Dziś Ameryka miała zaatakować Iran. Te rewelacje podane w ubiegłym tygodniu przez izraelski portal Debka zelektryzowały cały świat. Na razie jednak o ataku nie słychać. Mówi się natomiast o cichej wojnie, jaką Waszyngton prowadzi przeciw Teheranowi.
Media w Waszyngtonie z każdym dniem coraz więcej uwagi poświęcają Iranowi. Ostatnio głośno jest o przywódcy opozycyjnej wobec Teheranu irańskiej, choć działającej w Iraku, organizacji zbrojnej MEK (Mujahedin el-Khalq), który twierdzi, że jego ludzi chronią amerykańscy żołnierze.

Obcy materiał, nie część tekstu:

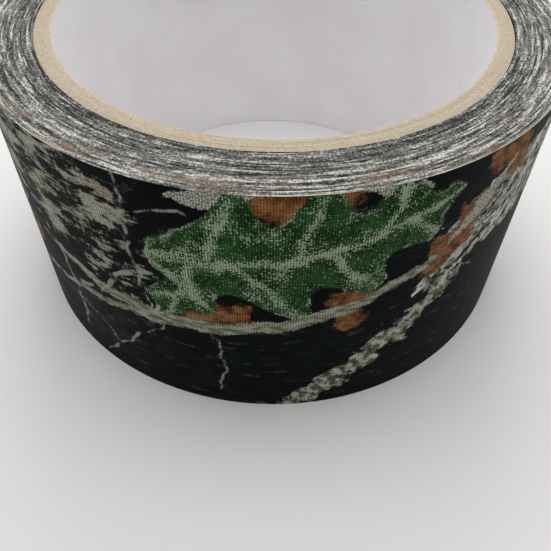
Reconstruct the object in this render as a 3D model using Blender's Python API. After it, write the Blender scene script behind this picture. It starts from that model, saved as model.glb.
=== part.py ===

Irańscy uchodźcy żyją w obozie Ashraf w Iraku od lat. Od pewnego czasu znajdują się jednak pod parasolem ochronnym Czerwonego Krzyża i amerykańskiej armii, która ma dyskretnie zaopatrywać bojowników. Rzecz w tym, że amerykański Departament Stanu uznaje MEK za organizację terrorystyczną, a Iran oskarżają o zamachy na swoim terytorium.
Według komentatorów jest to więc kolejny dowód na to, że Waszyngton pełną para szykuje przyczółki na wypadek wojny z Iranem.